[tz] proposed changes for Win32 and a improved mktime() algorithm

Paul Eggert eggert at cs.ucla.edu
Wed May 10 04:02:01 UTC 2017

Robert Elz wrote:
>   | 2.       Adding a faster (and more efficient) algorithm for mktime().
>   |	     Instead of the binary search another approach is used,
> I think that kind of thing is fine for a system's implementation of
> mktime(), but I don't think it is best for the reference implementation.

Normally I'd agree. However, there is an alternative that would let us do both. 
We could use the glibc implementation of mktime. Like tzcode's mktime, it's 
independent of the rest of the implementation and is quite portable. And like 
the recently-proposed code, it's waay faster than binary search. A major 
advantage is that glibc is well-tested on many platforms to handle corner cases 
such as the ones that you mention. An advantage over the proposed code is that 
its copyright status is clear.

The only downside that I can see is that it's LGPLed, which some of our 
downstream users might not like. If that's a showstopper, perhaps we could make 
the glibc version available as an option, so that LGPL-averse users can stick 
with what we've got. I'd rather not have to debug a whole new set of code for 
what should be a solved problem, though.

(Disclaimer: I wrote both the tzcode mktime and the glibc mktime.)
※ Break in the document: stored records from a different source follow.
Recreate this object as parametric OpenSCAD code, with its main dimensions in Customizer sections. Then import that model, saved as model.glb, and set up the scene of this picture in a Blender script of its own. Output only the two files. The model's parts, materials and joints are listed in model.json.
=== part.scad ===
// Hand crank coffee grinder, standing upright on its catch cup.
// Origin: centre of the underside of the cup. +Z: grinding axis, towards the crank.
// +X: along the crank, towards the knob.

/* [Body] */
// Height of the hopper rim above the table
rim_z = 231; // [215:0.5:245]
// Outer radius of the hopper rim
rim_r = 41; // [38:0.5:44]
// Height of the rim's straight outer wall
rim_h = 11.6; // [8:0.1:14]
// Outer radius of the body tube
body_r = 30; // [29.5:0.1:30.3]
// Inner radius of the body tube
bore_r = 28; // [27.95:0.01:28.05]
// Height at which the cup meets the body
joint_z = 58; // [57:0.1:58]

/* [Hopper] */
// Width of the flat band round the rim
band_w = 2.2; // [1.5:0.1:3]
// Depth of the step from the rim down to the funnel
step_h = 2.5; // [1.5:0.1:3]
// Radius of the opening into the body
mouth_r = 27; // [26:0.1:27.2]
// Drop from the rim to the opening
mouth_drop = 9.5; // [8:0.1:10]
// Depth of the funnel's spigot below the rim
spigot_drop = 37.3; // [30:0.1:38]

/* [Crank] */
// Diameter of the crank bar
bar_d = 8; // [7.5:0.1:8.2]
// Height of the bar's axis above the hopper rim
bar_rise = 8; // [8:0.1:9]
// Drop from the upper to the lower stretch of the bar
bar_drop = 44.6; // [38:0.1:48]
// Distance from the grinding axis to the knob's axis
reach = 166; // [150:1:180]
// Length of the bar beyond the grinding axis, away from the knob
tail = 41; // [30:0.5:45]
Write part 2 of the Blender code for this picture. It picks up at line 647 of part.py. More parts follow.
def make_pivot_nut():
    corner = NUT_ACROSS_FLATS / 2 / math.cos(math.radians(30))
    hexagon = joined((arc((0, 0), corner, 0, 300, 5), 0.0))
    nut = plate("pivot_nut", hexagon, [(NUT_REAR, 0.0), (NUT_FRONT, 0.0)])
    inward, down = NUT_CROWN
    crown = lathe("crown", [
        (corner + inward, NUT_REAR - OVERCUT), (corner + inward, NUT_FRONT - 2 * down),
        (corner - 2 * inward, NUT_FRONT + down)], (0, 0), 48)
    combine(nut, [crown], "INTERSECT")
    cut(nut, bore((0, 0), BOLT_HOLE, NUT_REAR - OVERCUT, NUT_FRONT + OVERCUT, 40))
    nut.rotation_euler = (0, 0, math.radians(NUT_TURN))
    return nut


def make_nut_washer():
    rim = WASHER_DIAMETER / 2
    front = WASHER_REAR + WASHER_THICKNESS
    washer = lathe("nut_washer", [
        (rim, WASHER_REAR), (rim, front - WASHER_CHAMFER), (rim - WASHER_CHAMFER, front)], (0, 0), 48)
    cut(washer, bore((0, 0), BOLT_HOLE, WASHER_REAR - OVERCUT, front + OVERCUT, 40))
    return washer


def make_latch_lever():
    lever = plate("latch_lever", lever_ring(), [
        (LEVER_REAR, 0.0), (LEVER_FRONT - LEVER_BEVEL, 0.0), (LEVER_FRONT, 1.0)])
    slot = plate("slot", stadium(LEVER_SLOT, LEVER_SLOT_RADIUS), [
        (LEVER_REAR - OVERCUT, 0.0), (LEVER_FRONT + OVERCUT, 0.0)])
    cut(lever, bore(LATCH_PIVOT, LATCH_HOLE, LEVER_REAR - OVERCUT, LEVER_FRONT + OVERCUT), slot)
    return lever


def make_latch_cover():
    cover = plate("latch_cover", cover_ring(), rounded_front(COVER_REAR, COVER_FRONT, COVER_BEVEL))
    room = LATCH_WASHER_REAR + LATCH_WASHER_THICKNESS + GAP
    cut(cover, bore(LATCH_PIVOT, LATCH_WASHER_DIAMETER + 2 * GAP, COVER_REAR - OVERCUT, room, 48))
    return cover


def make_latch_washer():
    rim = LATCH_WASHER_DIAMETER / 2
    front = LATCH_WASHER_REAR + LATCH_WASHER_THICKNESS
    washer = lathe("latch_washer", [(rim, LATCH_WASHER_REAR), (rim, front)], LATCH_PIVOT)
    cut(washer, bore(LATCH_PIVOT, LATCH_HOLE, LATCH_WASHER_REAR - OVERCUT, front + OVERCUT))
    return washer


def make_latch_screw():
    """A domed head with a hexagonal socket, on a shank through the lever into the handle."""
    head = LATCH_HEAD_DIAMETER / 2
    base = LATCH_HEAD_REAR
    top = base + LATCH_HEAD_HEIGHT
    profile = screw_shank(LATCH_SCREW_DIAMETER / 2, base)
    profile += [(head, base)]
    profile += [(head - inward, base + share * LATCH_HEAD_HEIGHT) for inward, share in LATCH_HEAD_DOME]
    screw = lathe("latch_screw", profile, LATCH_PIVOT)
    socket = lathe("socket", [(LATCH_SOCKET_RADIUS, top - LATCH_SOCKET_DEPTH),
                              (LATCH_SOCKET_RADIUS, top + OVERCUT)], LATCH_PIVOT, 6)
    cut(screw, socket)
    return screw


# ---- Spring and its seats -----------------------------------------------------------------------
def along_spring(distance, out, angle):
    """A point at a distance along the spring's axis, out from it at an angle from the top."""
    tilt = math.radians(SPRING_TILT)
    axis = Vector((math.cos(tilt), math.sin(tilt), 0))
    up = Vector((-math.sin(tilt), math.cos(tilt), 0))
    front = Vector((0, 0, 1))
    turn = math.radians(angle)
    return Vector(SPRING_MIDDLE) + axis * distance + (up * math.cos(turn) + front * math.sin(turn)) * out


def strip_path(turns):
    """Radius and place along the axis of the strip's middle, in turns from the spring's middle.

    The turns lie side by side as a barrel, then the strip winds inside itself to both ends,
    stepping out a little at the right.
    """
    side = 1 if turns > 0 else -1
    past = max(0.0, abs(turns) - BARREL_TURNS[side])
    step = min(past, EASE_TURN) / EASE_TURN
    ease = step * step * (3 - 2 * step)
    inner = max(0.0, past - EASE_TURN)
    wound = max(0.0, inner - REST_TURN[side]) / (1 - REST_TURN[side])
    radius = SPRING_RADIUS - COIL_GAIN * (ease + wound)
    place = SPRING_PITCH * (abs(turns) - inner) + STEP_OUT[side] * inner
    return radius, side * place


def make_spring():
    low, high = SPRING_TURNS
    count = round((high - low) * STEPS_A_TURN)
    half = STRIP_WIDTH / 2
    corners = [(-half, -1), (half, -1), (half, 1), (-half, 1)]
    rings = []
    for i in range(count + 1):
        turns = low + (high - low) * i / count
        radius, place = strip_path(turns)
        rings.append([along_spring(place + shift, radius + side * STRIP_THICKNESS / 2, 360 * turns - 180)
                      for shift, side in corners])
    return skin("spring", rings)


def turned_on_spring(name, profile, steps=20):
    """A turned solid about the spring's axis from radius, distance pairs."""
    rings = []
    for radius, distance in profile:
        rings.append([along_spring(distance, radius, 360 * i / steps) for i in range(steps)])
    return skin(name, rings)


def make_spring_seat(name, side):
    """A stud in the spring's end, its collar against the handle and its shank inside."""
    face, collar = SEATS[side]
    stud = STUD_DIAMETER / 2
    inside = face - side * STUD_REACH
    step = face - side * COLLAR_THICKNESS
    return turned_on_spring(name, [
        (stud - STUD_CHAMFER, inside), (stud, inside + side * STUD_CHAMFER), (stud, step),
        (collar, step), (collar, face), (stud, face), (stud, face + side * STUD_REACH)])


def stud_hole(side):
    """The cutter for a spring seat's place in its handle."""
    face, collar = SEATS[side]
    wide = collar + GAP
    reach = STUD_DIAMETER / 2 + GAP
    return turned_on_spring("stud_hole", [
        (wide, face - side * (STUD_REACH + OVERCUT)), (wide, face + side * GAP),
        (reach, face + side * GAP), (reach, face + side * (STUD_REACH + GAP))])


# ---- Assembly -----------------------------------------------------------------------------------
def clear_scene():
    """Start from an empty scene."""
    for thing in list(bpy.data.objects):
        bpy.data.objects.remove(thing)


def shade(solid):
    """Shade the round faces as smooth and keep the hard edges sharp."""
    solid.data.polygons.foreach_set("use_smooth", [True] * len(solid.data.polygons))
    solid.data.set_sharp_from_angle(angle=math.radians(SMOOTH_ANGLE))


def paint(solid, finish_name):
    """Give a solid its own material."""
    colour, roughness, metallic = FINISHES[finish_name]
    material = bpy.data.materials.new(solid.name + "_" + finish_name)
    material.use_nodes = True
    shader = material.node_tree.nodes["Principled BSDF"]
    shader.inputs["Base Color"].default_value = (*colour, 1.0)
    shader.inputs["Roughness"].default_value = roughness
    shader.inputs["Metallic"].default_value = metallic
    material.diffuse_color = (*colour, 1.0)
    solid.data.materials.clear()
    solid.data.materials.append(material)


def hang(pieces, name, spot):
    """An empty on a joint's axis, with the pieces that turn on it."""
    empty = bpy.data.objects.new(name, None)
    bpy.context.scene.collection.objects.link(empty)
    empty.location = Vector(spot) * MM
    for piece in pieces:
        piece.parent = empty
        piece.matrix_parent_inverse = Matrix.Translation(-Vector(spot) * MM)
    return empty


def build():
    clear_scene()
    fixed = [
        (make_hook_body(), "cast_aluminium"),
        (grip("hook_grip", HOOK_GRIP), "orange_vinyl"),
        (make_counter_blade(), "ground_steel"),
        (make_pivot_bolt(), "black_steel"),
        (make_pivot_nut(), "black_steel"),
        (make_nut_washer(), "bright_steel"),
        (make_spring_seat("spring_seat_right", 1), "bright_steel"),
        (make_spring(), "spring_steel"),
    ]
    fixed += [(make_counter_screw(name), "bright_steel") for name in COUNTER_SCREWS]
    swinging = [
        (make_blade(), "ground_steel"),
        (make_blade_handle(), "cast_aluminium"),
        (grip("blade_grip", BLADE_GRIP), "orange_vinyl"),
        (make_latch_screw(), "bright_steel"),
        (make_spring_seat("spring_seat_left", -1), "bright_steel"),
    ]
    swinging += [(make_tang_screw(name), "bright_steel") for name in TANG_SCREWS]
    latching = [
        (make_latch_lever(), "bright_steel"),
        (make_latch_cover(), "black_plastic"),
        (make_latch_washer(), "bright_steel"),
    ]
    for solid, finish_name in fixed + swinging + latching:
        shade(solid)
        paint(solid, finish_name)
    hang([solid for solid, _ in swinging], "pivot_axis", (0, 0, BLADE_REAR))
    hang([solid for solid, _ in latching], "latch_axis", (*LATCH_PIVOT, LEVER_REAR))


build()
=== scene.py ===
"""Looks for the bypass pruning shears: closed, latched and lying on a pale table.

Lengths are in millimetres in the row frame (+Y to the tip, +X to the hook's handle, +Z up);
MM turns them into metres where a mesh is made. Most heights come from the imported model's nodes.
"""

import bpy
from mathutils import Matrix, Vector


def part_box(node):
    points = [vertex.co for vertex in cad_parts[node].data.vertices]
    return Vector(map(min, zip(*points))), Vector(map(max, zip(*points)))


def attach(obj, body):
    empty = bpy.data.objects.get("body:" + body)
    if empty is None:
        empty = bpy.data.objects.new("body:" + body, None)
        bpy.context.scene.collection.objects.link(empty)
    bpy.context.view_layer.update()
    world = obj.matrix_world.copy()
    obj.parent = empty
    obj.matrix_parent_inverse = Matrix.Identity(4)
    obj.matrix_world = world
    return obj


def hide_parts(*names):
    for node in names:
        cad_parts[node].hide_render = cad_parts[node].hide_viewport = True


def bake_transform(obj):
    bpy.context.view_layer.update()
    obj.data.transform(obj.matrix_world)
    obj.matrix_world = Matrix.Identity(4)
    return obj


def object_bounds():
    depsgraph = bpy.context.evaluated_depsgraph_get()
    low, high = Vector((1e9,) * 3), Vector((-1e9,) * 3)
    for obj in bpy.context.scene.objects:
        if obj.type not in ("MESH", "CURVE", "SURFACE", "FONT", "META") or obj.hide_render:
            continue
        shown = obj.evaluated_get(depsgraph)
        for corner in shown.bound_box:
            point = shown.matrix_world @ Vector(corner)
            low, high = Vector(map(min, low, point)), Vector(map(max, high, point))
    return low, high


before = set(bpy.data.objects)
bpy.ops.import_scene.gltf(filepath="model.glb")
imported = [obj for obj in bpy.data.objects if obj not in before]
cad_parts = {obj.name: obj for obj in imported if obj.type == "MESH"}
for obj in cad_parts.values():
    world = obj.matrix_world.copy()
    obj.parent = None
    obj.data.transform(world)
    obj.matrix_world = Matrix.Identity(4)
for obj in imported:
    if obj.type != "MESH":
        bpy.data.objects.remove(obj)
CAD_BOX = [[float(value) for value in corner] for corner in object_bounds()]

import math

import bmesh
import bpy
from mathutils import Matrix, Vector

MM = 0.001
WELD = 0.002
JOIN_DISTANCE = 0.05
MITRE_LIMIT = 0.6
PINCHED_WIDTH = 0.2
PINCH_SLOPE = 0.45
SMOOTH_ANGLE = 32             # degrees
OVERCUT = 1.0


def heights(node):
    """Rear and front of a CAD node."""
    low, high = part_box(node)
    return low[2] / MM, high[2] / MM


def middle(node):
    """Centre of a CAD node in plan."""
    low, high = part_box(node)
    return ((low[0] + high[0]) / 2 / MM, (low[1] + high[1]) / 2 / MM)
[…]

> Assuming that this is the reason for ...
> -	static const char	wday_name[][3] = {
> +	static const char	wday_name[][4] = {
> Then IMO that system is just broken, it has always been legal to provide
> a string where the non-null chars exactly fill the space provided, in
> which case the terminating \0 is simply omitted from the initialisation.
> If some system has broken that, it should be made to suffer, we should
> not be working around it.

All true. Still, the C code is a little clearer when written with 
null-terminated strings, so I'm mildly inclined to change the 3 to a 4 anyway.

I agree with your other comments. I'll follow up separately to Kees.